Profile plot of the Rasch tree for the reading comprehension test.
The tree also incorporates ETS-MH DIF classifications (A, B, and C) at each split, highlighting different levels of DIF across the nodes. In the profile plot, items with moderate DIF are shown by medium-sized orange circles and DIF-free items by small blue circles. Note that the items in the terminal nodes are linked to the oval for Node 1. Effect sizes in the first node indicated that 39 items were classified as having negligible or no DIF (Category “A”), only one item (Item 11) was classified with moderate DIF (Category “B”), and no items were classified with large DIF (Category “C”) based on the covariate “immigration status.” Therefore, although the split was statistically significant, the magnitude of DIF at this level was generally small. Further analysis of effect sizes at the other splitting nodes (Nodes 3, 4, and 7) indicated that the most items fell into category “A,” but several items showed moderate or large DIF, and the direction of these effects varied. In Node 3, the “gender” split yielded one item with a large DIF (Item 8) and a substantial positive effect size (1.901 logits), indicating that the item was considerably more difficult for the boy subgroup than the girl subgroup. Items 10, 25, and 34 showed moderate DIF (Category “B”), with effect sizes exceeding ± 1 logit, suggesting meaningful changes in item difficulty. In Node 4, Items 4, 7, 19, and 34 had moderate DIF regarding the “socioeconomic status” among girls, with effect sizes ranging approximately from −1.200 to 1.083 logits. Their direction indicated that some items were more difficult for lower-SES students (positive values), whereas others were relatively easier (negative values), reflecting non-uniform patterns of (dis)advantage. Items 6, 23, and 38 were also classified as Category “B” in Node 7 concerning the “personality disposition,” with effect sizes reaching −1.613 and 1.233 logits. The results of effect sizes and DIF classifications for all the splitting nodes are available in Supplementary Appendix C.

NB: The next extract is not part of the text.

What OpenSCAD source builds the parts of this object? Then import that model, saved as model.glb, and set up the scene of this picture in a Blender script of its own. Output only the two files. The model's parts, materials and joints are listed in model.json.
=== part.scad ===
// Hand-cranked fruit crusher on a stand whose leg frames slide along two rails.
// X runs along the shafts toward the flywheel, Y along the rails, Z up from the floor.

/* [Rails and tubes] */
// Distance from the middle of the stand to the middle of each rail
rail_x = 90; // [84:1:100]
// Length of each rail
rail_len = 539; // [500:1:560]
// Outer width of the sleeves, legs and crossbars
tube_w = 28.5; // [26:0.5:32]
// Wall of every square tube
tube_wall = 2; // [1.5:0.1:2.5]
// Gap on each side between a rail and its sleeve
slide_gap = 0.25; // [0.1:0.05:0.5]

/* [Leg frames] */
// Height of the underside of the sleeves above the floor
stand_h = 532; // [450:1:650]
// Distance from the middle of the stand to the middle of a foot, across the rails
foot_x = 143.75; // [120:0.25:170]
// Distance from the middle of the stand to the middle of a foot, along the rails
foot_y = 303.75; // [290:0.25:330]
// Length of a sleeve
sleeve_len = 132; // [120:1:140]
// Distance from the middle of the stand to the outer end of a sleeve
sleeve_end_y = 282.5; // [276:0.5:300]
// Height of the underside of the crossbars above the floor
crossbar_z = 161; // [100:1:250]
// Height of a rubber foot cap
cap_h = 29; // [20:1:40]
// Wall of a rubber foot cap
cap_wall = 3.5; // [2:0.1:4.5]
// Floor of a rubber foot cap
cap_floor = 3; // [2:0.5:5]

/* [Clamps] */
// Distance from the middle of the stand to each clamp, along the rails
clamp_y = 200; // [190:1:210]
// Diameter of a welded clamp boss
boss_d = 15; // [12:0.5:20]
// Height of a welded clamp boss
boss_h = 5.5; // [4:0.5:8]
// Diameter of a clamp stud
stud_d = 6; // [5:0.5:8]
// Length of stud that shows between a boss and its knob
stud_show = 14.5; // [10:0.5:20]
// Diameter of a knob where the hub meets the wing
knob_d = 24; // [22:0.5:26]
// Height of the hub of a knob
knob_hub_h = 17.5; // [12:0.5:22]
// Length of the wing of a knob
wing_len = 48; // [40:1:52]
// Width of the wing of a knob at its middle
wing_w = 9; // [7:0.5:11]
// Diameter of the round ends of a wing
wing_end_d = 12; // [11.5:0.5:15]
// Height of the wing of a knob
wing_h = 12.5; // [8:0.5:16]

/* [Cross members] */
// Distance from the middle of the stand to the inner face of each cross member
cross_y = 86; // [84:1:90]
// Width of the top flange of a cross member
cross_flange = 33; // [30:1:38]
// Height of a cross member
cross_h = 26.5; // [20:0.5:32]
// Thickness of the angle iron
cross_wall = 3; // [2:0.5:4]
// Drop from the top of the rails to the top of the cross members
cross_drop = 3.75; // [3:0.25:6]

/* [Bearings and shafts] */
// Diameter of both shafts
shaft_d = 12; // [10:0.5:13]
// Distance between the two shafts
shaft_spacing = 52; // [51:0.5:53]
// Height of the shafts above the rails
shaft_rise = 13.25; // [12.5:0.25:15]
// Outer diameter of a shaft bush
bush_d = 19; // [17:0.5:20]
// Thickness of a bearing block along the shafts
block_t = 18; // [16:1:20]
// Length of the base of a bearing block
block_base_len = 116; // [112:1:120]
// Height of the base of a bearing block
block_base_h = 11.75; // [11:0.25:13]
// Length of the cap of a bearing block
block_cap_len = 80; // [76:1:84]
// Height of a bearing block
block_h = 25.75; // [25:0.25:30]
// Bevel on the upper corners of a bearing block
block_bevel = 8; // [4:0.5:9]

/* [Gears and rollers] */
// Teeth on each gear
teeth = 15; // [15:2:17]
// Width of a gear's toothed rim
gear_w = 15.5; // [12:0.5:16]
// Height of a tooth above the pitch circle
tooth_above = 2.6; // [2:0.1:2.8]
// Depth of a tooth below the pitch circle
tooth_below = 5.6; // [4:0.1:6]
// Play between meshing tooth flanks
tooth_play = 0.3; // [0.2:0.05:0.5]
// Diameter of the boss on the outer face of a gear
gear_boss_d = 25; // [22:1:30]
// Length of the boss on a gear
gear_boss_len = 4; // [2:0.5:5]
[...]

To further illustrate how the magnitude and direction of DIF should be interpreted, the terminal nodes presented in Figures 1 and 2 provide a clear example of how these classifications are reflected in subgroup-specific differences in item difficulty. For example, Item 38 showed moderate DIF (effect size = −1.544), and its estimated difficulty was 0.171 logit in Node 8 and −0.539 logit in Node 9. These nodes were generated based on the interaction of immigration status, gender, and personality disposition. The difference indicates that Item 38 was more difficult for students in Node 8 (boys with lower personality disposition scores within the non-immigrant group) than for those in Node 9 (boys with higher personality disposition scores). Another example is Item 4 at splitting Node 4 that was produced based on the interaction of immigration status, gender, and socioeconomic status. Item 4 showed moderate DIF with an effect size of 1.083 logits. Examination of the node-specific difficulty parameters indicated that the item was more difficult for students in Node 6 than for those in Node 5.

Item difficulty patterns within the nodes.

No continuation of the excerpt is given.